XML::Parser converts all encodings to UTF-8 internally and returns UTF-8. It uses encoding maps with suffix .enc stored in the XML:Parser:Encodings folder in your :site_perl folder. The format of these maps, which are binary, is described in the file encoding.h that comes with the XML::Encoding module.

To process XML that uses the default encoding for script code 0, smRoman, which is what you will be using in North America on a Mac, download the file ROMAN.TXT from Apple's FTP site [9].

The XML::Encoding module includes two Perl scripts for preparing XML::Parser encoding maps. The first, make_encmap, is designed to take the Unicode mapping files and convert them to an XML representation. Here is the command line (which you might use under MPW (Macintosh Programmer's Workshop) [10]):

perl make_encmap macintosh ROMAN.TXT > macintosh.map

The other script, compile_encoding, needs some modification. It uses pseudohashes (hence the 'use fields' pragma) which are not available as part of perl 5.004 (or, consequently, MacPerl). Edit the script to completely remove the PfxMap package. Further down in the file, where you see something like

$pfxmap = new Pfxmap(min => 255, max => 0, map => []);

change it to

$pfxmap = {min => 255, max => 0, map => []};

Before running compile_encoding, edit the XML map (macintosh.map, in this case), so that the start tag reads

<encmap name='macintosh' expat='yes'>

make_encmap leaves out the expat attribute, which seems to cause problems when running compile_encoding. If you are going to do a bunch of encodings, modify make_encmap so that it adds the expat attribute to the encmap tag.

Run compile_encoding:

perl compile_encoding -o macintosh.enc macintosh.map

Put the map into the Encodings folder. You will now be able to set the encoding declaration to "macintosh", and smRoman0 text will be properly converted to UTF-8. Alternatively, use the ProtocolEncoding option to XML::Parser->new() if that is more appropriate.

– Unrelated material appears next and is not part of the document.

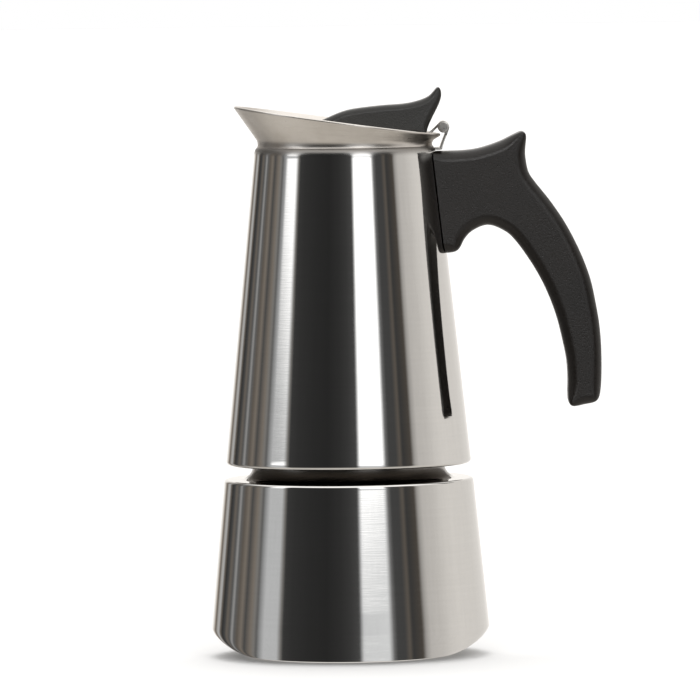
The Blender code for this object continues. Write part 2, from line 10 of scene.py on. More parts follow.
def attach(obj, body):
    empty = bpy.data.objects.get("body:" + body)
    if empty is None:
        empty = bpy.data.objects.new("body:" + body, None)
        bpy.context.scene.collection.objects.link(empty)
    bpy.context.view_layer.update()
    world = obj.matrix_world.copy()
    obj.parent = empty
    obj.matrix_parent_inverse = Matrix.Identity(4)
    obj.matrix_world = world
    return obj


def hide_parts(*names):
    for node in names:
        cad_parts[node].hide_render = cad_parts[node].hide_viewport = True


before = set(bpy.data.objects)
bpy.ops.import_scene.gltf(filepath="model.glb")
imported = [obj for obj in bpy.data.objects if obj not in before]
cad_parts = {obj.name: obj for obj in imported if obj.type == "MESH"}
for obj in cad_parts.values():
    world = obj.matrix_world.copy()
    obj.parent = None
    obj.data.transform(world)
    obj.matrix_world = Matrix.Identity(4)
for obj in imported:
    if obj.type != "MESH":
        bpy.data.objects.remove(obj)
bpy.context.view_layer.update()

MM = 0.001
SEGS = 224

# --------------------------------------------------------------- dimensions, mm
RIM_R, RIM_Z = 45.1, 64.3
BELLY_R, BELLY_Z = 50.2, 10.5
FOOT_R, CORNER_N = 36.2, 1.45
BASE_R, BASE_T = 34.6, 2.7
NECK_R, NECK_BORE, NECK_TOP, NECK_FILLET = 34.6, 32.6, 79.0, 5.0
COLL_BOTTOM, COLL_R0, COLL_SLOPE, COLL_TOP = 69.5, 44.4, 0.1035, 181.0
CREASE_R, CREASE_Z, COLL_WALL = 30.9, 185.3, 1.0
SKIRT_BORE, FLOOR_Z = 35.3, 84.3
RIM_FRONT, RIM_BACK = (-39.8, 198.8), (34.8, 187.9)
FLARE_FRONT, COLLAR_T = 0.69, 1.0
HINGE_X, HINGE_Z, KNUCKLE_R, PIN_R = 35.7, 191.0, 2.1, 1.2
HANDLE_HALF, SCREW_X = 9.5, 51.0
VALVE_Z, VALVE_TILT = 50.0, math.atan(0.0924)
PITCH = 3.0
GAP = 0.3


def coll_r(z):
    return COLL_R0 - COLL_SLOPE * (z - COLL_BOTTOM)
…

Converting from UTF-8 back to Macintosh Standard Roman

Let's say that we've used XML::Parser, XML::DOM and XML::XQL to run some queries on a batch of XML files. The original text was prepared with SimpleText and we used some high-ASCII (a bit of a misnomer; characters between 128 and 255 inclusive) in the course of doing so. The output text, of course, is in UTF-8. How do we convert the characters back to Macintosh smRoman script?

The Unicode::Map8 and Unicode::String extension modules, also available from the MMP page [5], save us from re-inventing the wheel (though, having done so, I can assure you that writing Perl code to handle UTF-8 is neither particularly edifying, nor does it result in blazing code). The script below strips out the XML tags from an XML file, and converts the UTF-8 back to MacRoman.

#!perl -w

use XML::Parser 2.27;
use Unicode::Map8;
use Unicode::String qw(utf8 utf16);

$us   = Unicode::String->new();
$map  = Unicode::Map8->new("MacRoman");
$text = "";

$parser = new XML::Parser();
$parser->setHandlers(Char => \&text);
$parser->parsefile('test1.xml');

$text =~ s/\012/\n/g;
open(OUT, ">test1.txt") or die;
print OUT $text;
close OUT;

sub text {
    my ($expat, $string) = @_;
    $us->utf8($string);
    $text .= $map->to8($us->utf16());
}

The mappings which come with Unicode::Map8 are very complete, and other Macintosh character sets (MacGreek, MacCyrillic, MacLatin2, MacIcelandic, and MacTurkish) are also supported. Refer to the manpage for each module to see what it can do. The umap script in the distribution can be used to list all the maps; modify line 246, replacing the '/' with ':', then run perl umap --list.

Conclusion

Perl-based XML processing on Mac OS is fundamentally the same as on Windows or UNIX. There are limitations, but workarounds usually can be found. For some applications, however, the MacPerl aficionado will have to accept that the solution is more important than the implementation, and use Java (MRJ) or MacPython.


References

[1] Building MacPerl Extensions, Issue 4 of PerlMonth, August, 1999

[2] X Marks (up) the Language was introduced in Issue 3 of PerlMonth (July, 1999). The first column was Introducing XML.

[3] The Apache XML Project can be found at xml.apache.org.

[4] This is available from the Python FTP site.

[5] This is available from the MacPerl Module Porters' Page.

[6] Get Chris Nandor's cpan-mac scripts on CPAN.

[7] The XS tutorial can be found in the August, 1999 issue of PerlMonth. It is also posted in the Tutorials area of The MacPerl Pages.

[8] See perl-xml-modules .html for the current list of XML modules. See perl-xml-faq.html for the FAQ.

[9] Download ROMAN.TXT from ftp://ftp.unicode.org/public/MAPPINGS/VENDORS/APPLE/.

[10] MPW is available from Apple's MPW ToolZone.